Classic Cake Malva pudding baked in apricot jam and served with a toffee and cardamom sauce.
Its always good to tap into the local minds to find the best places and if you are short on time you can sign up for a food tour or guide. I signed up the services of Jared, tour guide, writer and social media ‘influencer’.
I gave Jared my brief: a day covering the best eateries in town from street food to the cultural, to the trendy and fabulous.
This is what he put together.
Vegan Breakfast at Plant Cafe
It came as a bit of a surprise that a French man would open a vegan restaurant but that’s how strongly Pierre Lambret feels about food and where it comes from. Leaving his corporate life behind he took over Plant Cafe in November 2017 changing up the extensive menu and keeping it #deliciouslyconscious. I went for the chia pudding and Jared the Plant Benedict with Lox.
So, first up:
What is lox?
Its a combination of carrot and beetroot marinated in sugar and salt with olive oil and lemon to create a smoky flavour vegan’s miss.
How do you make Benedict without the eggs?
We couldn’t get chef’s complete recipe but tapioca flour is used instead of eggs/flour/milk and soy replaces mayonnaise and cashews used to create the creamy texture.
I know vegan chefs don’t like talking about replacing or recreating ingredients but sometimes it helps for the purpose of understanding this art of cooking (without the heat) that is becoming so popular as a lifestyle choice across the globe.
For more on vegan/raw cooking see how Riath aka the honey explorer and I got on in Bali.
Award Winning Coffee (and that’s the truth)
Voted the worlds best coffee by the UK’s Daily Telegraph newspaper two years running walking into Truth Cafe is like entering a live performance of theatre. With lots of activity built around the vintage probate coffee roaster the waiters are on hand to help tell the story and share the taste experience which is rich and dynamic. They use green beans that are micro roasted in house. I went for a rich blend flat white but one to try is the Sunrise espresso, a double shot with a splash of orange juice! I always find a spoon of honey helps put a spring in my step.
A Walk Through
The Eastern Bazaar, an alleyway in the heart of the city serving from ten different counters reflecting the diversity of the city. From curries including butter chicken and bunny chow to Chinese and Turkish.

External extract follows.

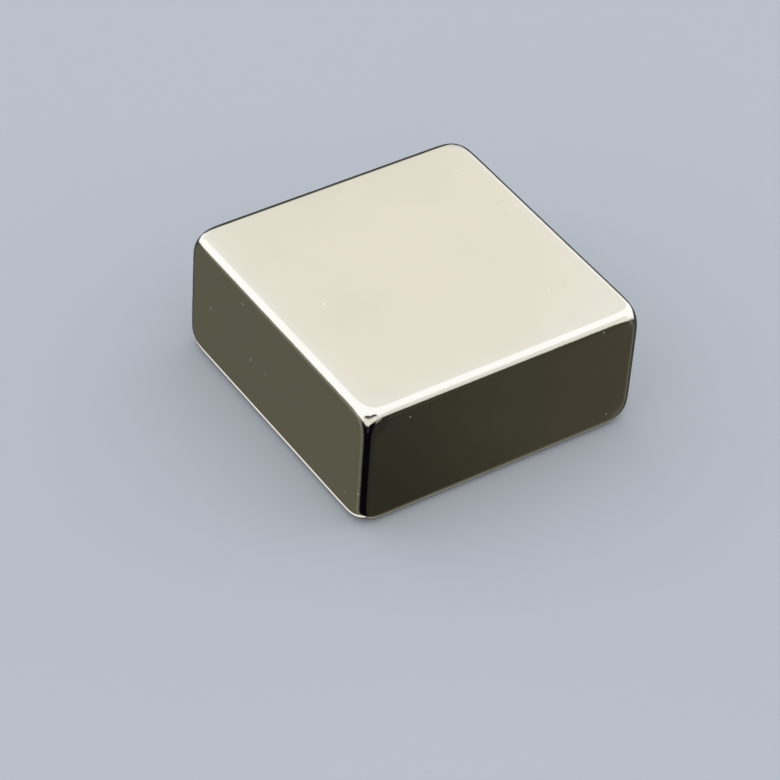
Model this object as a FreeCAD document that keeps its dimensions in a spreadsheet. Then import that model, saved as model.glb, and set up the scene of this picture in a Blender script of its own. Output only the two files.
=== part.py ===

Proper street food attracting anyone and everyone to eat well for very little.
Lunch, Cape Malay Style
High up Signal Hill in the Bo-Kaap area of brightly coloured houses and cobbled streets is the family run restaurant, The Bo-Kaap Kombuis, serving traditional Cape Malay cuisine and a fine view of the city and Table Mountain.
Steeped in history, community and Muslim culture favourite Malay dishes include tomato bredie (stew), biryani and babotie (like a spicy shepherds pie). Cumin, coriander, cardamom, turmeric, tamarind and star anise are regular ingredients.
Going Casual is Fine
Cape Town does ‘casual fine dining’ well and Foxcroft is a great example of it. Located in Constantia, you sit in lovely surroundings tasting award winning food without it breaking the bank or having to dress up to the nines. Its what I believe a dining experience should be.
Jared and I chose off the set lunch menu and had a chat with Senior Sous Chef Tim Pick.
Chef’s recommendations include:
Seared Tuna Tataki which marries flavours bringing a little fattiness to moisten the fish with a nice lick of lime and a rice puff crisp.
Cured Yellowtale bringing complexity and a local flavour with mango atchar with ‘slangetjies’ which means little snake in Afrikaans and refers to the shape of the chickpea flour noodles.
I went for the game fillet which was robust in taste and rich and dark in colour and flavour with a smoky cherry jus.
Lunch at Foxcroft was a perfect way to spend an afternoon just outside Cape Town in the countryside.
Special thanks to Jared for putting together the whole day experience, and for the history lesson along the way.